Seriously; if you’re a travel agent, how are you selling these Games as a desired tourist destination? And if you’re an IOC banker, how are you not jumping out of a building right now?
4. Stress and Athletic Performance
It’s impossible to gauge how much the security factor is playing on the nerves of the most important individuals at the Games, the athletes; though if you had to guess, ‘greatly’ might come to mind.
It’s not enough that most of these young men and women have dedicated the majority of their lives to countless hours of training and discipline to reach this stage in their careers, the very pinnacle of international competition, but they now have to do so under the shadow of global terrorism.
This will be the first Olympiad in history that has been specifically targeted by a terrorist threat before the opening ceremonies, which simply cannot be good for the psyches of the athletes who already have enough to be concerned about.
Poor or sub-par performances may well become commonplace, and that will definitely have an impact on television ratings, advertising dollars and Lenin knows how many endorsement deals, or lack thereof.
3. More Security
Yah; it’s worth a second mention.
With over 40,000 armed forces, police personnel and Ivan Drago only knows how many intelligence and KGB agents employed in and around all Olympic sites and venues, it’s obvious that the single most expensive component to the Sochi Games will be the unprecedented security President Putin has guaranteed for this enormous event, with some estimates climbing to between $10 and $15 billion.

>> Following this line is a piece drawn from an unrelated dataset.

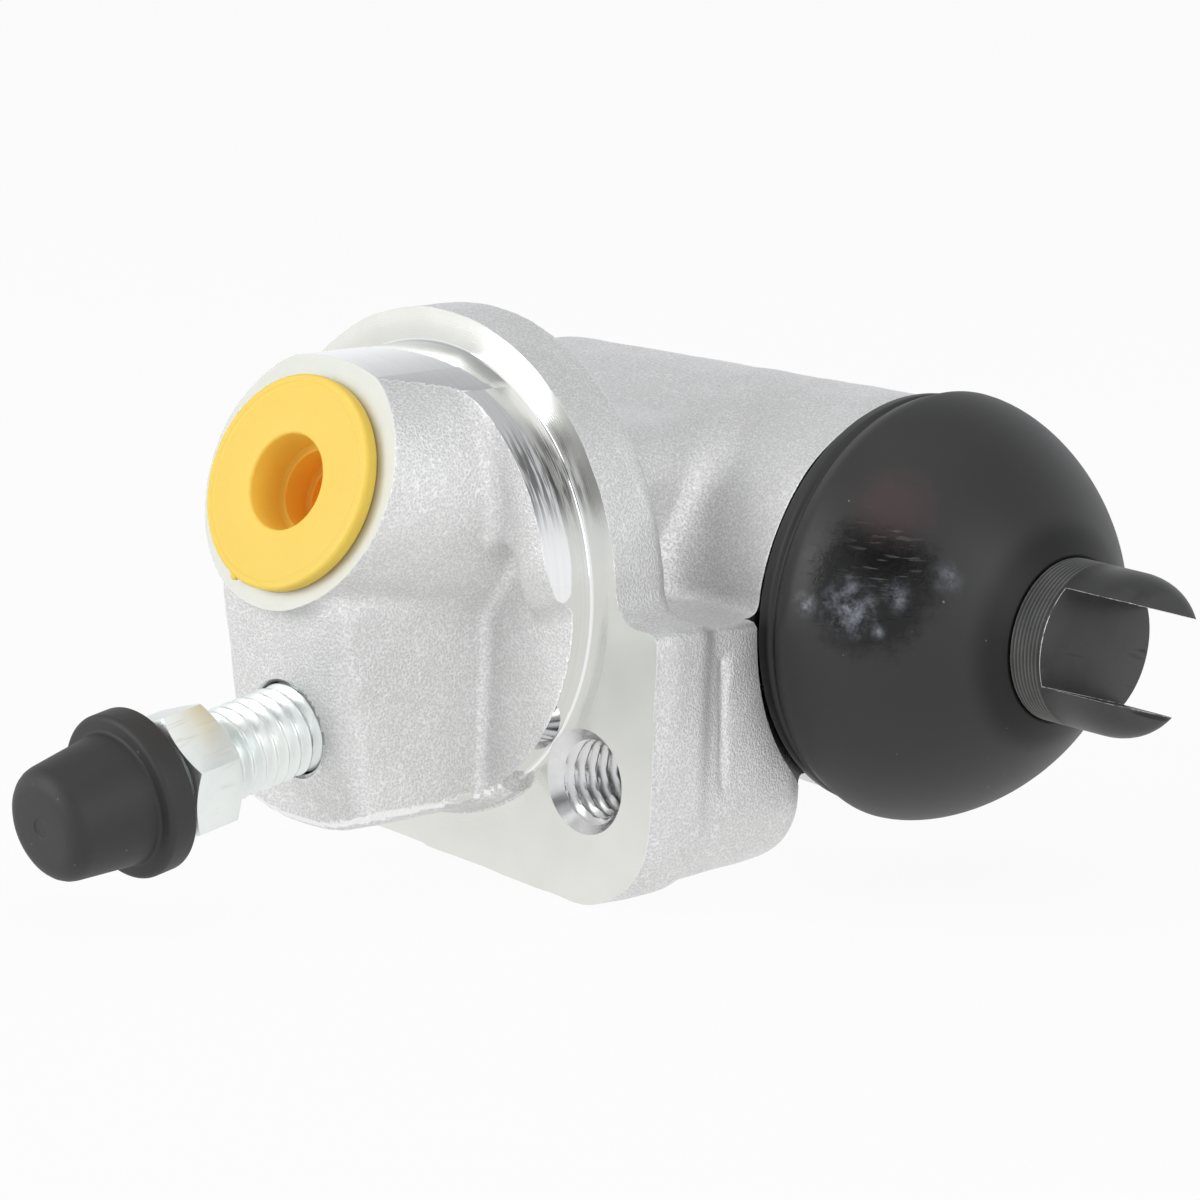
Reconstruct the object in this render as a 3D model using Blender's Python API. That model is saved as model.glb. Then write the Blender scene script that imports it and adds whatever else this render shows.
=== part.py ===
"""Single-piston wheel cylinder for a drum brake.

Frame: metres, +Z up. The origin is the centre of the turned pilot, on the mounting face.
-Y points out through the backing plate, +X along the bore towards the piston.
"""
import bpy
import bmesh
from math import acos, asin, atan2, cos, pi, radians, sin, tan
from mathutils import Matrix, Vector

MM = 0.001

# Facets on a full circle, and on a rounded corner
CAST_SEGMENTS = 64
TURNED_SEGMENTS = 48
SMALL_SEGMENTS = 32
WIRE_SEGMENTS = 8
CORNER_STEPS = 5
SHARP_ANGLE = radians(30.0)

# The casting has many touching faces, which the manifold solver keeps closed
CAST_SOLVER = "MANIFOLD"

# Clearances
REST_GAP = 0.3 * MM
RUNNING_GAP = 0.1 * MM

# Mounting flange
PILOT_RADIUS = 19.5 * MM
PILOT_LOW_STEP = 2.0 * MM
PILOT_HIGH_STEP = 4.9 * MM
PILOT_SPLIT_Z = -2.2 * MM
FLANGE_RADIUS = 22.5 * MM
FLANGE_THICKNESS = 6.1 * MM
LUG_SIDE_X = 27.3 * MM
LUG_TOP_Z = -0.4 * MM
LUG_BOTTOM_Z = -25.3 * MM
FLANGE_BOTTOM_RISE = 2.3 * MM
LUG_CORNER_RADIUS = 9.3 * MM
LUG_INNER_FILLET = 2.5 * MM
LUG_EDGE_RADIUS = 0.8 * MM

# Fixing screw holes, M8 tapping size with a wide countersink
SCREW_PITCH_RADIUS = 24.15 * MM
SCREW_ANGLES = (radians(-36.4), radians(-136.0))
TAPPED_RADIUS = 3.4 * MM
TAPPED_DEPTH = 16.0 * MM
COUNTERSINK_RADIUS = 4.45 * MM
COUNTERSINK_DEPTH = 1.3 * MM

# Thickening behind the flange round each tapped hole
LUG_BOSS_DEPTH = 20.0 * MM
LUG_BOSS_REACH = 10.6 * MM
LUG_BOSS_SETBACK = 0.9 * MM
LUG_BOSS_FOOT = 1.6 * MM
LUG_BOSS_DRAFT = 0.5 * MM
LUG_BOSS_ROUND = 3.0 * MM
LUG_BOSS_ROUND_STEPS = 3
LUG_BOSS_TOP_RADIUS = 1.0 * MM
LUG_BOSS_CORNER_RADIUS = 6.0 * MM
RIGHT_BOSS_TOP_Z = -0.8 * MM
LEFT_BOSS_TOP_Z = -6.4 * MM

# Barrel and bore
BORE_Y = 31.0 * MM
BORE_Z = -1.56 * MM
BORE_RADIUS = 11.9 * MM
BORE_BOTTOM_X = -16.0 * MM
BARREL_CLOSED_X = -21.0 * MM
BARREL_OPEN_X = 30.0 * MM
BARREL_CLOSED_RADIUS = 16.0 * MM
BARREL_SHOULDER_RADIUS = 17.4 * MM
BARREL_EDGE_RADIUS = 2.5 * MM
NECK_HALF_WIDTH = 15.0 * MM
NECK_HALF_HEIGHT = 13.0 * MM
NECK_CORNER_RADIUS = 5.0 * MM

# Groove at the open end that the boot's bead snaps into
BOOT_SEAT_X = 25.3 * MM
BOOT_GROOVE_RADIUS = 15.6 * MM
BOOT_GROOVE_WIDTH = 2.8 * MM
BARREL_LIP_RADIUS = 16.4 * MM

# Fluid inlet boss
INLET_X = 0.3 * MM
INLET_Y = -15.7 * MM
INLET_Z = 9.2 * MM
INLET_TILT_UP = radians(19.5)
INLET_TILT_SIDE = radians(2.4)
INLET_RADIUS = 10.6 * MM
INLET_FOOT_X = 0.5 * MM
INLET_FOOT_Z = 8.5 * MM
INLET_FOOT_RADIUS = 12.2 * MM
PORT_RADIUS = 5.5 * MM
PORT_DEPTH = 11.0 * MM
PORT_DRILL_RADIUS = 1.2 * MM
PORT_SEAT_LENGTH = 2.0 * MM

# Cast pockets in the pilot's upper pad, beside the inlet boss
POCKET_OUTER_X = 15.6 * MM
POCKET_TOP_Z = 4.7 * MM
POCKET_CORNER = 1.4 * MM

# Bleed boss
BLEED_Y = -15.7 * MM
BLEED_Z = -11.6 * MM
BLEED_TILT_DOWN = radians(10.0)
BLEED_BLOCK_FRONT_HALF = 7.6 * MM
BLEED_BLOCK_ROOT_HALF = 10.6 * MM
BLEED_BLOCK_TOP_Z = 1.4 * MM
BLEED_BLOCK_CORNER = 3.4 * MM
BLEED_BLOCK_BOTTOM_RADIUS = 20.2 * MM
BLEED_HOLE_DEPTH = 13.0 * MM

# Bleed screw, M8 with a 10 mm hexagon
BLEED_THREAD_RADIUS = 3.95 * MM
BLEED_HOLE_RADIUS = BLEED_THREAD_RADIUS + REST_GAP
BLEED_THREAD_OUT = 8.7 * MM
BLEED_THREAD_IN = 9.0 * MM
BLEED_THREAD_DEPTH = 0.7 * MM
BLEED_THREAD_CHAMFER = 0.3 * MM
BLEED_COLLAR_LENGTH = 0.4 * MM
BLEED_SEAT_LENGTH = 2.6 * MM
HEX_ACROSS_FLATS = 10.0 * MM
HEX_LENGTH = 4.9 * MM
HEX_CHAMFER = 0.5 * MM
HEX_TURN = radians(-12.0)
NIPPLE_NECK_RADIUS = 2.4 * MM
NIPPLE_NECK_LENGTH = 1.7 * MM
NIPPLE_RADIUS = 3.1 * MM
NIPPLE_LENGTH = 7.0 * MM
NIPPLE_BARB_RISE = 0.7 * MM
NIPPLE_BARB_LENGTH = 2.6 * MM
NIPPLE_TIP_RADIUS = 2.3 * MM
NIPPLE_BORE_RADIUS = 1.0 * MM

# Places along the bleed screw, from the block's face outwards
HEX_START = BLEED_THREAD_OUT + BLEED_COLLAR_LENGTH
HEX_END = HEX_START + HEX_LENGTH
NIPPLE_START = HEX_END + NIPPLE_NECK_LENGTH
NIPPLE_END = NIPPLE_START + NIPPLE_LENGTH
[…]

The question becomes, will this volume of expenditure for Olympic security become the norm, or is Sochi just an aberration based on a unique set of circumstances that won’t plague other Games?
The safe money is sadly on the former.
2. Putin’s Ego
You might initially laugh at this offering, until you’re reminded that this petite, bare-chested beast has ruled Russia with an iron fist since 1999, personally rewriting the Constitution to solidify his power, and is the first Russian leader since the fall of the U.S.S.R. to boldly go where other dictators-for-life have gone before.
After winning the bid for the Games by vowing to spend more than anyone else, after ignoring the mounting scandals over ballooning costs and flagrant corruption that has marred construction, after facing terrorist attacks and the threat of additional violence with a guarantee of safety by doing ‘…whatever it takes..,’ Vladimir Putin could easily be said to be carrying the Sochi Olympics on his compact, brawny shoulders.
And why not? Having risen through the ranks of the KGB and the post-Soviet power struggle, Putin has emerged as a Tyrant For Our Times, a no-nonsense Russian leader of old; a shirtless Cossack who para-glides while kickboxing bears and defusing nuclear warheads.
Putin has staked a considerable amount of his macho, political reputation on what he has promised to be a very successful Olympiad, but the jury is out on whether or not his traditional bravado and bluster will be enough for him to deliver.
1. Fear and Uncertainty
And finally we come to the real question on everyone’s mind; what will happen in Sochi?
This sense of unease, foreboding and wariness that is enveloping the run up to the opening ceremonies cannot be understated, as this is the first Olympiad in history that has been targeted for attack before it even began.
Ultimately, that remains the great unknown of these Games; will this increasing atmosphere of fear and uncertainty simply keep people away, or will the Olympic spirit triumph over political strife and discord and bring people together through the glory of sport?
One thing is likely however; at over $50 billion and rising, Sochi may just break the bank for any future host nations to come.